But there's no consensus on how to correctly handle it. I see little reason to think there will be based upon the impassioned reactions pervading the thread.

 

Sure there has. The community put forth several solutions ranging from PLOD through GLOD to significantly larger grade deductions than what is currently being used, if any. Regardless of which was adopted, the community consensus was that CGC should grade these such that it disincentivized the practice throughout all grades, not just the high end. Exactly the way the tape issue was handled.

 

The purpose of grading should have nothing whatsoever with disincentivizing anything--grading is about the aesthetic appeal and functional use of the comic.
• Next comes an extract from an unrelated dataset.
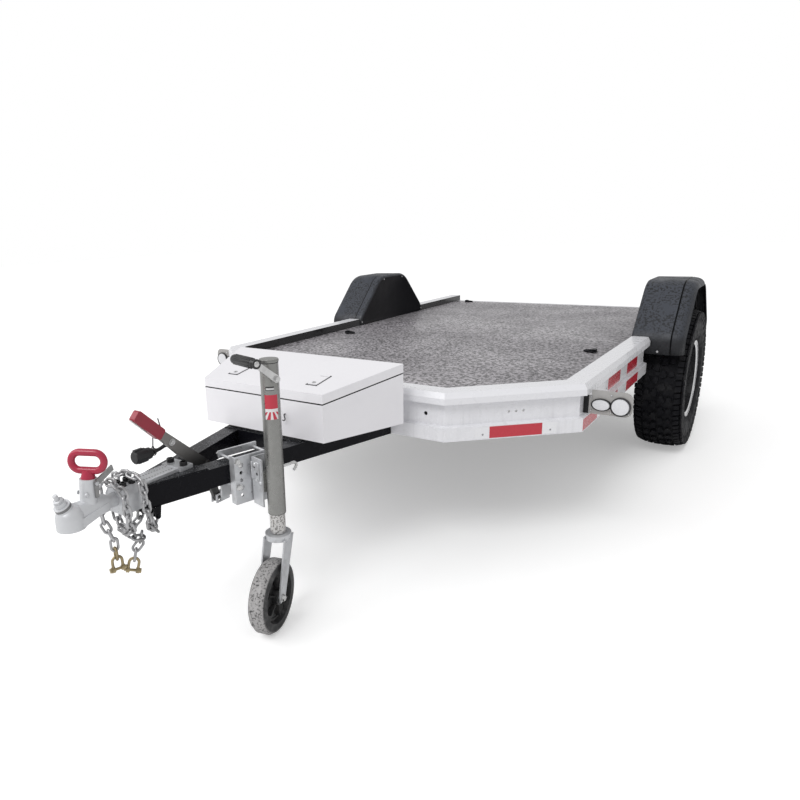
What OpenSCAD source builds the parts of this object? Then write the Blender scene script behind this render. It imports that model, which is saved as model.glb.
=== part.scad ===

Consensus can't be reached with that kind of motive behind recommended defect downgrades. (shrug)

 

Yes, grading is about aesthetic appeal. But once we started encapsulating and applying labels and label colors, and deciding which work could or couldn't be done in each of those label colors or grade levels, sadly the notions of incentives or disincentives had to come into play.

 

There is an incentive to pressing, and there used to be an inventive to tape, in that they can often lead to higher grades for books. This is an inherent side effect of labels and label colors based on the way those labels and label colors are applied to books.

 

It is exactly with this reality in mind that decisions have to be made about what is and isn't allowed, and thus what people can or will try to get away with to raise their grades.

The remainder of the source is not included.